The task =>
Wherever "bodies" appears in a line, list that line.

Available data =>
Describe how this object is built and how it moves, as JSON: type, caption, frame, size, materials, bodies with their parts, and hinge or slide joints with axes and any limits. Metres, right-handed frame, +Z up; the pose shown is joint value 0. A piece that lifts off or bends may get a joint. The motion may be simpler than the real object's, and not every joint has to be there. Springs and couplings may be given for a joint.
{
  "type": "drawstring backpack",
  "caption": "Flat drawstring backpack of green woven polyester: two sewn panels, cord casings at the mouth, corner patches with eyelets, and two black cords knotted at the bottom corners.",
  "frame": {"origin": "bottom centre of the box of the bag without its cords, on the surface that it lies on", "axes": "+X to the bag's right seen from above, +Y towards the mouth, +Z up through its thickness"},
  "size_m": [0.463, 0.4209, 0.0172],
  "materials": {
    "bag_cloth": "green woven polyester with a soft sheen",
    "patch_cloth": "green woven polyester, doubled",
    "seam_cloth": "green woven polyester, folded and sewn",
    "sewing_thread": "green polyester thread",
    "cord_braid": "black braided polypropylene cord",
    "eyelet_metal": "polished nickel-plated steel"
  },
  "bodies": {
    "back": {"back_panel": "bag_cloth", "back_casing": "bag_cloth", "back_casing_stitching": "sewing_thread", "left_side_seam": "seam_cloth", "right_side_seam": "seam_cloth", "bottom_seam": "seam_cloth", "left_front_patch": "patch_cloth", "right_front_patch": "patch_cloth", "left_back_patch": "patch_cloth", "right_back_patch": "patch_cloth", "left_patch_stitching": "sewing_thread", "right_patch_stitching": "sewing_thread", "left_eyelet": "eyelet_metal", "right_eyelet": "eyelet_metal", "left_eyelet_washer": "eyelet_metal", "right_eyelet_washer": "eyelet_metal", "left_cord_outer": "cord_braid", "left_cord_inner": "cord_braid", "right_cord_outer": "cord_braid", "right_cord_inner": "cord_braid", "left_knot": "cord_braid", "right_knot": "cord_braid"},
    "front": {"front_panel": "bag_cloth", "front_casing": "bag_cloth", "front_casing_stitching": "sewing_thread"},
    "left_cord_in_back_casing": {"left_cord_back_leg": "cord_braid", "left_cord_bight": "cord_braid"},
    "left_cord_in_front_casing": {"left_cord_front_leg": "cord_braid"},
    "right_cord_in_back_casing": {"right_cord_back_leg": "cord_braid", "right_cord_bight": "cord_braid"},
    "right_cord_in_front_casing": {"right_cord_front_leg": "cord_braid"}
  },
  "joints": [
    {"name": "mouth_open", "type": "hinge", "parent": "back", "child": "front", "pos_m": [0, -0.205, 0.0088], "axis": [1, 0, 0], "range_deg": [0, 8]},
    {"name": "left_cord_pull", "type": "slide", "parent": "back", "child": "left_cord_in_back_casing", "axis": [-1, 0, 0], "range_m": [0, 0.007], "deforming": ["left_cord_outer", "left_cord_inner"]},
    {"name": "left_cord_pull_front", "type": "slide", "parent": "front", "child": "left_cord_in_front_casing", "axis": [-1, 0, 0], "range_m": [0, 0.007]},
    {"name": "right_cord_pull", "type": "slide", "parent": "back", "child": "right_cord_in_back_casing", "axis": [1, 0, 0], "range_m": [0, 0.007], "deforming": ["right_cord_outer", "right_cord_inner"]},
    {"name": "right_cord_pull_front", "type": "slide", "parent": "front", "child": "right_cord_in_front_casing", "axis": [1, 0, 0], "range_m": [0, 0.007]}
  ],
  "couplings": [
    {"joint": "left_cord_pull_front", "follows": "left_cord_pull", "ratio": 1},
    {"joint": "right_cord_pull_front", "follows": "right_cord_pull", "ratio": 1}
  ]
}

Written answer =>
Describe how this object is built and how it moves, as JSON: type, caption, frame, size, materials, bodies with their parts, and hinge or slide joints with axes and any limits. Metres, right-handed frame, +Z up; the pose shown is joint value 0. A piece that lifts off or bends may get a joint. The motion may be simpler than the real object's, and not every joint has to be there. Springs and couplings may be given for a joint.
  "bodies": {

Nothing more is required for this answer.